Work to be completed :: Please print every record below exactly as it appears.

Input ::
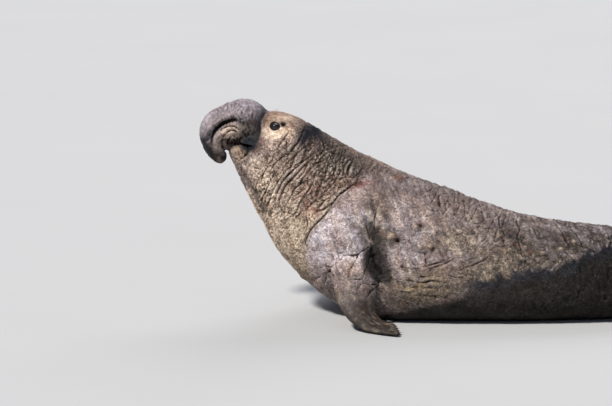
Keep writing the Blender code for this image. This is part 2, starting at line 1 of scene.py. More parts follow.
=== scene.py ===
"""A life-size bull elephant seal, dressed for display: hide, coat, wet eyes, horn nails, whiskers.

The hide is made from the same named sections as the solids. It is joined at a fine grain, then its
creases, scars and lumps are moved into the surface, and its markings are kept as attributes.
Lengths are in metres. The sections are laid out from the shoulder joint, like the solids' own.
"""

import math

import bmesh
import bpy
import numpy as np
from mathutils import Matrix, Vector


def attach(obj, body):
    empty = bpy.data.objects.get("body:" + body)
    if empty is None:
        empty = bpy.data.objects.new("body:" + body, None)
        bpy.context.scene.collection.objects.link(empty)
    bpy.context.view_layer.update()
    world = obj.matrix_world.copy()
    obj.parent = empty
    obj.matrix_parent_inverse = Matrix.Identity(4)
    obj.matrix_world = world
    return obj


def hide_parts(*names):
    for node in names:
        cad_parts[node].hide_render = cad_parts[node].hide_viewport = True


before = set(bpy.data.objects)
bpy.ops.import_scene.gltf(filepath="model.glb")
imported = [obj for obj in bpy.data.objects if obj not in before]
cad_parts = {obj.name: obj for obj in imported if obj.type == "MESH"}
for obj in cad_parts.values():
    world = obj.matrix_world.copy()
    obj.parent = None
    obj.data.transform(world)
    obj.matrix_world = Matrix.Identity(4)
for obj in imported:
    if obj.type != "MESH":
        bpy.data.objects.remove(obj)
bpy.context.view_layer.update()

CENTRE_X = 0.679  # the middle of the animal's length, counted from the shoulder joint
SIDES = ((-1, "left"), (1, "right"))
VIEW_LEAN = 0.1763  # how much lower a point shows for each metre that it is nearer, seen from 10 degrees up
GRAIN = 0.0052  # how fine the joined hide is
HIDE_TRIANGLES = 196000
LOCKS = 19000  # in each of the six parts of the coat
COAT_SEED, WHISKER_SEED = 501, 610
COAT_ENDS = (0.08, 1.02)  # where the front and middle parts of the coat end

# Sections of the body from the lower jaw to the tail: back point (x, z), belly point (x, z), half
# width, how far up it is widest, and how square its upper and lower halves are.
BELLY = -0.035
BODY = [
    (-1.118, 1.202, -1.166, 1.150, 0.030, 0.50, 2.0, 2.0),  # front of the lower jaw
    (-1.085, 1.235, -1.178, 1.128, 0.070, 0.50, 2.0, 2.0),
    (-1.030, 1.300, -1.176, 1.100, 0.105, 0.50, 2.1, 2.0),
    (-0.955, 1.378, -1.158, 1.060, 0.140, 0.48, 2.2, 2.0),  # corner of the mouth
    (-0.862, 1.399, -1.130, 1.002, 0.172, 0.47, 2.3, 2.0),  # eyes
    (-0.780, 1.384, -1.098, 0.930, 0.202, 0.47, 2.2, 2.0),  # cheeks
    (-0.700, 1.354, -1.060, 0.852, 0.232, 0.47, 2.1, 2.0),  # back of the skull
    (-0.612, 1.306, -1.022, 0.768, 0.262, 0.47, 2.0, 2.0),
    (-0.515, 1.248, -0.978, 0.684, 0.296, 0.47, 2.0, 2.0),  # middle of the neck
    (-0.405, 1.182, -0.934, 0.602, 0.334, 0.47, 2.0, 2.0),
    (-0.288, 1.118, -0.888, 0.518, 0.374, 0.47, 2.0, 2.0),  # base of the neck
    (-0.158, 1.058, -0.830, 0.430, 0.414, 0.47, 2.0, 2.1),
    (-0.022, 0.994, -0.756, 0.338, 0.450, 0.47, 2.0, 2.1),  # shoulders
    (0.110, 0.938, -0.660, 0.238, 0.480, 0.46, 2.0, 2.2),
    (0.240, 0.888, -0.536, 0.136, 0.503, 0.45, 2.0, 2.2),
    (0.366, 0.843, -0.366, 0.040, 0.520, 0.45, 2.0, 2.3),
    (0.485, 0.798, -0.150, BELLY, 0.533, 0.45, 2.0, 2.5),  # foremost part on the floor
    (0.614, 0.748, 0.110, BELLY, 0.543, 0.45, 2.0, 2.6),
    (0.745, 0.704, 0.390, BELLY, 0.548, 0.45, 2.0, 2.6),
    (0.897, 0.660, 0.680, BELLY, 0.545, 0.45, 2.0, 2.6),  # widest part of the trunk
    (1.076, 0.627, 0.960, BELLY, 0.530, 0.45, 2.0, 2.5),
    (1.276, 0.609, 1.240, BELLY, 0.500, 0.46, 2.0, 2.4),
    (1.480, 0.580, 1.500, BELLY, 0.458, 0.46, 2.0, 2.3),  # hips
    (1.690, 0.525, 1.730, BELLY, 0.398, 0.46, 2.0, 2.3),
    (1.890, 0.448, 1.930, BELLY, 0.325, 0.46, 2.0, 2.2),
    (2.070, 0.360, 2.100, -0.025, 0.248, 0.47, 2.0, 2.2),
    (2.220, 0.282, 2.240, 0.005, 0.172, 0.48, 2.0, 2.0),  # root of the tail
    (2.335, 0.222, 2.345, 0.060, 0.105, 0.50, 2.2, 2.0),
    (2.430, 0.178, 2.435, 0.100, 0.062, 0.50, 2.2, 2.0),
    (2.500, 0.150, 2.502, 0.118, 0.028, 0.50, 2.0, 2.0),  # tip of the tail
]

# Sections of the proboscis from the brow over its top to the nostrils: outer point (x, z), inner
# or upper-lip point (x, z), half width, and the angle and depth of the crease over the lip pad.
NOSE = [
    (-0.860, 1.350, -0.960, 1.150, 0.120, 92, 0.00),
    (-0.912, 1.402, -0.995, 1.172, 0.146, 92, 0.00),
    (-0.990, 1.468, -1.048, 1.196, 0.156, 92, 0.00),
    (-1.083, 1.486, -1.106, 1.206, 0.156, 86, 0.10),
    (-1.172, 1.462, -1.160, 1.210, 0.153, 86, 0.27),
    (-1.256, 1.424, -1.200, 1.212, 0.149, 89, 0.34),
    (-1.328, 1.378, -1.221, 1.208, 0.145, 93, 0.34),
    (-1.370, 1.312, -1.229, 1.194, 0.139, 90, 0.30),
    (-1.380, 1.240, -1.227, 1.172, 0.131, 74, 0.22),
    (-1.364, 1.168, -1.218, 1.148, 0.121, 4, 0.07),
    (-1.334, 1.112, -1.205, 1.124, 0.108, 0, 0.00),
    (-1.298, 1.070, -1.193, 1.100, 0.092, 0, 0.00),
    (-1.264, 1.044, -1.192, 1.074, 0.070, 0, 0.00),
    (-1.236, 1.036, -1.204, 1.052, 0.036, 0, 0.00),
]
CREASE_WIDTHS = (11, 22)  # degrees, on the side of the tube and on the side of the lip pad
LIP_PAD_WIDTH = 0.93

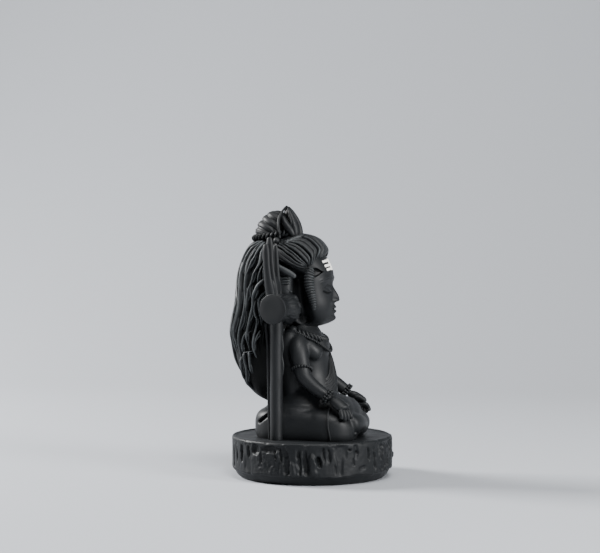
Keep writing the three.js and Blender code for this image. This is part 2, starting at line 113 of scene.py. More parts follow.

Full response ::
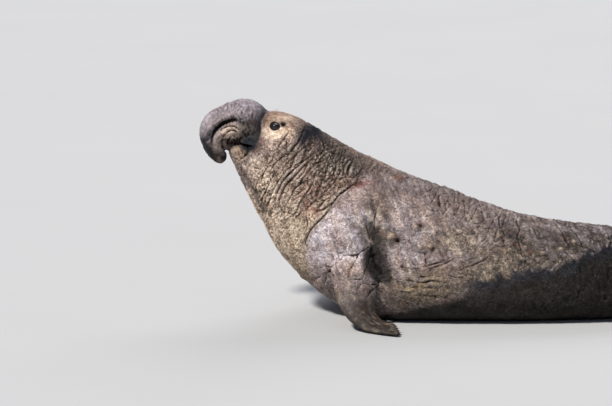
Keep writing the Blender code for this image. This is part 2, starting at line 1 of scene.py. More parts follow.
=== scene.py ===
"""A life-size bull elephant seal, dressed for display: hide, coat, wet eyes, horn nails, whiskers.

The hide is made from the same named sections as the solids. It is joined at a fine grain, then its
creases, scars and lumps are moved into the surface, and its markings are kept as attributes.
Lengths are in metres. The sections are laid out from the shoulder joint, like the solids' own.
"""

import math

import bmesh
import bpy
import numpy as np
from mathutils import Matrix, Vector


def attach(obj, body):
    empty = bpy.data.objects.get("body:" + body)
    if empty is None:
        empty = bpy.data.objects.new("body:" + body, None)
        bpy.context.scene.collection.objects.link(empty)
    bpy.context.view_layer.update()
    world = obj.matrix_world.copy()
    obj.parent = empty
    obj.matrix_parent_inverse = Matrix.Identity(4)
    obj.matrix_world = world
    return obj


def hide_parts(*names):
    for node in names:
        cad_parts[node].hide_render = cad_parts[node].hide_viewport = True


before = set(bpy.data.objects)
bpy.ops.import_scene.gltf(filepath="model.glb")
imported = [obj for obj in bpy.data.objects if obj not in before]
cad_parts = {obj.name: obj for obj in imported if obj.type == "MESH"}
for obj in cad_parts.values():
    world = obj.matrix_world.copy()
    obj.parent = None
    obj.data.transform(world)
    obj.matrix_world = Matrix.Identity(4)
for obj in imported:
    if obj.type != "MESH":
        bpy.data.objects.remove(obj)
bpy.context.view_layer.update()

CENTRE_X = 0.679  # the middle of the animal's length, counted from the shoulder joint
SIDES = ((-1, "left"), (1, "right"))
VIEW_LEAN = 0.1763  # how much lower a point shows for each metre that it is nearer, seen from 10 degrees up
GRAIN = 0.0052  # how fine the joined hide is
HIDE_TRIANGLES = 196000
LOCKS = 19000  # in each of the six parts of the coat
COAT_SEED, WHISKER_SEED = 501, 610
COAT_ENDS = (0.08, 1.02)  # where the front and middle parts of the coat end

# Sections of the body from the lower jaw to the tail: back point (x, z), belly point (x, z), half
# width, how far up it is widest, and how square its upper and lower halves are.
BELLY = -0.035
BODY = [
    (-1.118, 1.202, -1.166, 1.150, 0.030, 0.50, 2.0, 2.0),  # front of the lower jaw
    (-1.085, 1.235, -1.178, 1.128, 0.070, 0.50, 2.0, 2.0),
    (-1.030, 1.300, -1.176, 1.100, 0.105, 0.50, 2.1, 2.0),
    (-0.955, 1.378, -1.158, 1.060, 0.140, 0.48, 2.2, 2.0),  # corner of the mouth
    (-0.862, 1.399, -1.130, 1.002, 0.172, 0.47, 2.3, 2.0),  # eyes
    (-0.780, 1.384, -1.098, 0.930, 0.202, 0.47, 2.2, 2.0),  # cheeks
    (-0.700, 1.354, -1.060, 0.852, 0.232, 0.47, 2.1, 2.0),  # back of the skull
    (-0.612, 1.306, -1.022, 0.768, 0.262, 0.47, 2.0, 2.0),
    (-0.515, 1.248, -0.978, 0.684, 0.296, 0.47, 2.0, 2.0),  # middle of the neck
    (-0.405, 1.182, -0.934, 0.602, 0.334, 0.47, 2.0, 2.0),
    (-0.288, 1.118, -0.888, 0.518, 0.374, 0.47, 2.0, 2.0),  # base of the neck
    (-0.158, 1.058, -0.830, 0.430, 0.414, 0.47, 2.0, 2.1),
    (-0.022, 0.994, -0.756, 0.338, 0.450, 0.47, 2.0, 2.1),  # shoulders
    (0.110, 0.938, -0.660, 0.238, 0.480, 0.46, 2.0, 2.2),
    (0.240, 0.888, -0.536, 0.136, 0.503, 0.45, 2.0, 2.2),
    (0.366, 0.843, -0.366, 0.040, 0.520, 0.45, 2.0, 2.3),
    (0.485, 0.798, -0.150, BELLY, 0.533, 0.45, 2.0, 2.5),  # foremost part on the floor
    (0.614, 0.748, 0.110, BELLY, 0.543, 0.45, 2.0, 2.6),
    (0.745, 0.704, 0.390, BELLY, 0.548, 0.45, 2.0, 2.6),
    (0.897, 0.660, 0.680, BELLY, 0.545, 0.45, 2.0, 2.6),  # widest part of the trunk
    (1.076, 0.627, 0.960, BELLY, 0.530, 0.45, 2.0, 2.5),
    (1.276, 0.609, 1.240, BELLY, 0.500, 0.46, 2.0, 2.4),
    (1.480, 0.580, 1.500, BELLY, 0.458, 0.46, 2.0, 2.3),  # hips
    (1.690, 0.525, 1.730, BELLY, 0.398, 0.46, 2.0, 2.3),
    (1.890, 0.448, 1.930, BELLY, 0.325, 0.46, 2.0, 2.2),
    (2.070, 0.360, 2.100, -0.025, 0.248, 0.47, 2.0, 2.2),
    (2.220, 0.282, 2.240, 0.005, 0.172, 0.48, 2.0, 2.0),  # root of the tail
    (2.335, 0.222, 2.345, 0.060, 0.105, 0.50, 2.2, 2.0),
    (2.430, 0.178, 2.435, 0.100, 0.062, 0.50, 2.2, 2.0),
    (2.500, 0.150, 2.502, 0.118, 0.028, 0.50, 2.0, 2.0),  # tip of the tail
]

# Sections of the proboscis from the brow over its top to the nostrils: outer point (x, z), inner
# or upper-lip point (x, z), half width, and the angle and depth of the crease over the lip pad.
NOSE = [
    (-0.860, 1.350, -0.960, 1.150, 0.120, 92, 0.00),
    (-0.912, 1.402, -0.995, 1.172, 0.146, 92, 0.00),
    (-0.990, 1.468, -1.048, 1.196, 0.156, 92, 0.00),
    (-1.083, 1.486, -1.106, 1.206, 0.156, 86, 0.10),
    (-1.172, 1.462, -1.160, 1.210, 0.153, 86, 0.27),
    (-1.256, 1.424, -1.200, 1.212, 0.149, 89, 0.34),
    (-1.328, 1.378, -1.221, 1.208, 0.145, 93, 0.34),
    (-1.370, 1.312, -1.229, 1.194, 0.139, 90, 0.30),
    (-1.380, 1.240, -1.227, 1.172, 0.131, 74, 0.22),
    (-1.364, 1.168, -1.218, 1.148, 0.121, 4, 0.07),
    (-1.334, 1.112, -1.205, 1.124, 0.108, 0, 0.00),
    (-1.298, 1.070, -1.193, 1.100, 0.092, 0, 0.00),
    (-1.264, 1.044, -1.192, 1.074, 0.070, 0, 0.00),
    (-1.236, 1.036, -1.204, 1.052, 0.036, 0, 0.00),
]
CREASE_WIDTHS = (11, 22)  # degrees, on the side of the tube and on the side of the lip pad
LIP_PAD_WIDTH = 0.93

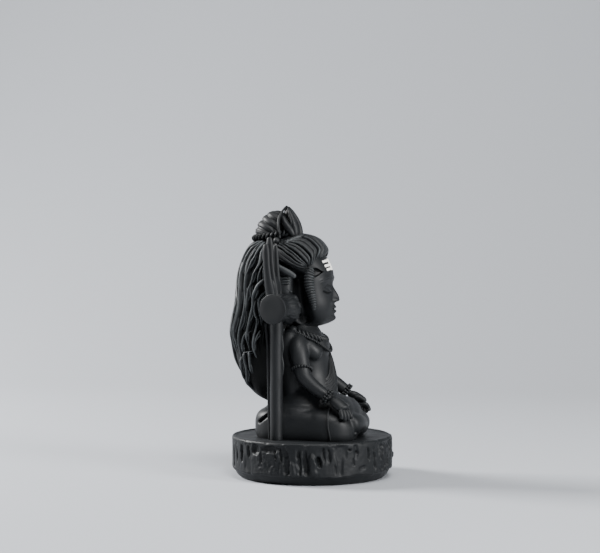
Keep writing the three.js and Blender code for this image. This is part 2, starting at line 113 of scene.py. More parts follow.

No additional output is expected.